High Court Of Judicature at Allahabad|25 January, 2019

JUDGMENT / ORDER

Heard Shri Ravi Shankar Prasad, learned counsel for the petitioner, Shri Gulrez Khan, learned Advocate for respondent no.1, Shri Shahnawaz Akhtar, learned Advocate for respondent no.2 and Shri Jitendra Singh, learned Advocate for respondent no.3 The present petition is directed against the order dated 23.5.2018 passed by the District Judge Moradabad in Arbitration Case No.74 of 2018 (Sajid Pervai v. Khalid Pervaiz & Ors.) with the prayer to dismiss the arbitration Execution Case No.74 of 2018 for want of jurisdiction. The Execution Case No.74 of 2018 arose out of an arbitral award dated 22.4.2018. The objections of the petitioner, to assail the order of the executing court, are two folds:-
Firstly, it is contended that the execution case was premature, inasmuch as, the arbitral award did not attain finality nor it was executable as on the date of moving of such application, in view of Sections 35 and 36(1) of the Arbitration and Conciliation Act, 1996 (in short 'the Act, 1996'). Section 35 of the Act 1996 as contained in Chapter VIII of Part I attaches finality to the award and makes it binding on the parties, subject to the provisions of that part. Section 36(1) in Part I further provides that the arbitral award is enforceable in accordance with the provisions of Code of Civil Procedure, 1908, as a decree of the Court, after the time period of making application under Section 34 of the Act, 1996 to set aside the arbitral award is expired. Sub Section (2), however, clarifies that mere filing of application under Section 34 would not render award unenforceable, unless the Court grants an order of stay of the arbitral award in accordance with the provisions of sub-section (3) on a separate application made for that purpose and otherwise it can be executed. Section 34 provides the time period for making of an application for setting aside arbitral award under sub-section (1) of that section, which is three months. Proviso to sub-section (3), however, states that any application beyond the period of three months may be entertained within a further period of 30 days by the Court, if it is satisfied that the applicant was prevented by sufficient cause from making the application within such period. However, no further extension can be granted beyond the period of 30 days.
With the aid of these provisions, it is contended that on the date of institution of the execution case i.e. 22.5.2018, the award was not enforeable under law as the initial period of three months provided under the Act for challenging it under Section 34, had not expired. The deeming provision under sub-section (1) of Section 36 leaves no room for doubt that the award becomes the decree of the Court to make it enforceable in accordance with the provisions of C.P.C., only on expiry of initial period of three months for making application under Section 34 of the Act, 1996. The order dated 23.5.2018 passed by the District Judge, Moradabad, thus, is wholly without jurisdiction.

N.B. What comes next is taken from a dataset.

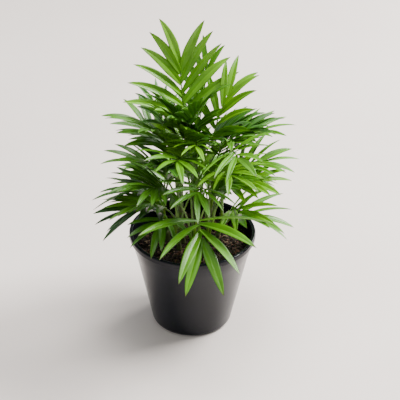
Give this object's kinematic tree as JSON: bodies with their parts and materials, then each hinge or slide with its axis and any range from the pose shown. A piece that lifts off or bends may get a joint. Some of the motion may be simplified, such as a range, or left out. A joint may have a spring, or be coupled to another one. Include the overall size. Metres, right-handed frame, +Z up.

Second ground of challenge is to the territorial jurisdiction of the District Judge, Moradabad with the submission that no part of cause of action lies within the territorial limits of District Moradabad. The territorial jurisdiction shall, in any case, lies only with the District Courts at Badaun and Amroha where all functioning of the partnership firm is carried out. The registered office of the partnership firm exists in Amroha and the place of business is Badaun. It is also submitted that in view of the mandate of Section 42 of the Act, 1996 only Court which would have territorial jurisdiction to entertain the execution is the District Judge, Badaun, inasmuch as, at an earlier point of time, in Arbitration Case No.37 of 2012 under Section 34 of the Act, 1996 the execution applicant namely the respondent no.1 had submitted himself to the jurisdiction of the District Judge Badaun. It is submitted that Section 42 of the Act, 1996 mandates that in the event of an application being filed under Part I before a Court at an earlier point of time, with respect to an arbitration agreement, that Court alone shall have jurisdiction over the arbitral proceedings and all subsequent applications arising out of that agreement and the arbitral proceedings shall be made in that Court only and cannot be filed in another Court. It is, thus, submitted that from this angle also the territorial jurisdiction of District Judge, Moradabad was completely barred.
Reliance is placed upon the judgment of Apex Court in State of West Bengal & Ors. v. Associated Contractors reported in (2015) 1 S.C.C. 32 to submit that Section 42 will apply to applications made even after the arbitration proceedings have come to an end provided they are made under Part I of the Act, 1996. If the first application has been made to a particular court, subsequent proceedings cannot be taken before another court. The execution application is filed under Section 36(1) of the Act, 1996, which provision lies in Part I of the Act, and, therefore, the application of Section 42 cannot be ruled out.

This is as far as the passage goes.